Deuxièmement, il précise que dans le cas des produits alimentaires, le tarif applicable durant la durée du préavis respecte le principe de non-négociabilité de la matière première agricole.
Troisièmement, il maintient le principe d’une expérimentation, portée à trois ans, durant laquelle, en cas de désaccord au 1er mars, les parties peuvent saisir le médiateur des relations commerciales agricoles ou le médiateur des entreprises afin de tenter de conclure, sous son égide et dans un délai maximal d’un mois, un accord sur le préavis de rupture. Contrairement à l’article 3 adopté à l’Assemblée nationale, ce mois de médiation ne représente aucunement un mois supplémentaire de négociation de la convention écrite, dont la date butoir reste fixée au 1er mars. Si, à l’issue de la médiation, un accord sur le préavis est conclu, le tarif nouvellement défini s’applique rétroactivement dès le 1er mars, dans l’hypothèse où des commandes du distributeur auraient été passées entre le 1er mars et la date de conclusion de l’accord. Si, à l’issue de la médiation, aucun accord n’est trouvé, les parties restent soumises aux nouvelles dispositions du II de l’article L. 442-1, à savoir conclure entre elles un préavis tenant compte des conditions économiques du marché ; si elles ne parviennent pas à s’entendre, le droit commun s’applique, qui autorise la partie s’estimant lésée à saisir le juge.
Cet amendement règle ainsi trois problématiques : les industriels ne peuvent plus se voir imposer de livrer à un tarif devenu caduc, les distributeurs ne courent plus le risque d’un arrêt brutal des livraisons, et les PME ne courent plus le risque d’un déréférencement soudain.
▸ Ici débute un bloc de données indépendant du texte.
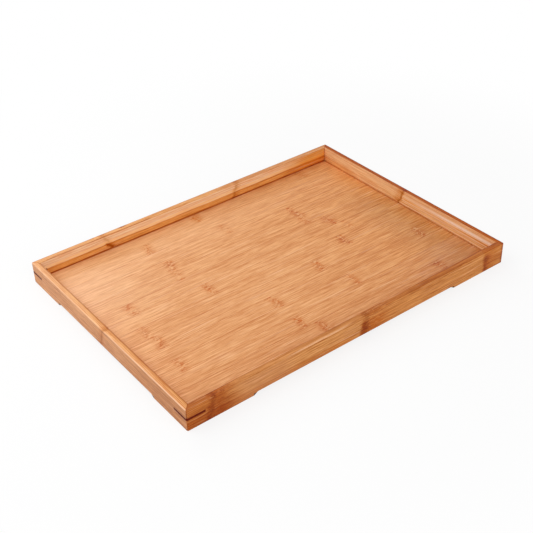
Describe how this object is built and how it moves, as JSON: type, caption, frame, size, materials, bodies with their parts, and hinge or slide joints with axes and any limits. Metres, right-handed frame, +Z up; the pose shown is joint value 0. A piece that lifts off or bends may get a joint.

Enfin, cet amendement supprime les références à la notion de « bonne foi », superfétatoire au regard du droit commun et, en tout état de cause, particulièrement complexes à prouver. En effet, les désaccords nés d’une négociation commerciale portent en général sur le tarif à conclure ; rien n’obligeant une partie à contracter à un tarif qu’elle refuse, il aurait été particulièrement ardue de prouver qu’une négociation s’était tenue de mauvaise foi.